Frequently Asked Questions
What makes a remote team cohesive vs. just functional?
A functional remote team completes tasks. A cohesive one shares trust, communicates proactively, and operates with a sense of collective identity. That difference comes from deliberate relationship-building and cultural alignment - not better tooling.
How do you build trust in a remote team across different time zones?
Consistent communication rhythms, planned overlap hours, and follow-through on commitments build the foundation. Informal touchpoints - even brief ones - add the human layer that sustains trust across geographic distance.
How often should remote teams check in to stay cohesion?
How often should remote teams check in to stay cohesive?
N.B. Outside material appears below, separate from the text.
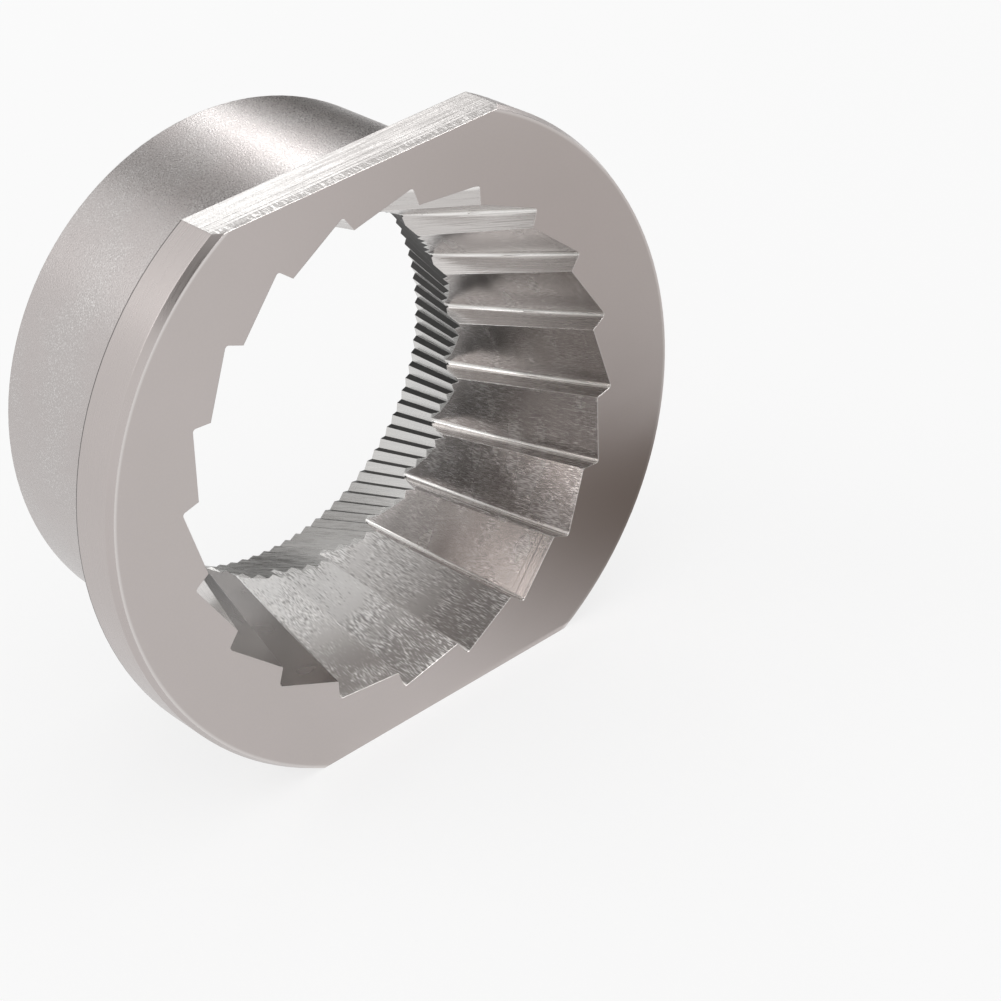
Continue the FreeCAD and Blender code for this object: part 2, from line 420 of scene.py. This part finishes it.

A layered cadence works best: daily async updates, weekly team syncs, and monthly one-on-ones. The right frequency depends on team size and workflow complexity, but skipping the monthly individual check-in is where most cohesion breaks down.
What are the biggest mistakes companies make when building cross-border remote teams?
The most common failures: not designing the operating model upfront, underestimating how cultural differences shape communication and escalation, and treating the offshore team as a vendor rather than a co-invested partner. When all three happen at once - and they usually do - the team never fully integrates.
How do you maintain culture in a distributed remote team?
Culture is transmitted through consistent behaviors, rituals, and recognition - not physical proximity. It needs to be actively designed into onboarding, team meetings, and how leaders communicate, not hoped for as a side effect of good intentions.
When should a company consider building an offshore remote team rather than hiring locally?
When local talent is scarce or expensive, the work is deliverable-based, and there is genuine leadership capacity to manage cross-timezone relationships and cultural integration. Without that third condition, the first two rarely produce the results companies expect.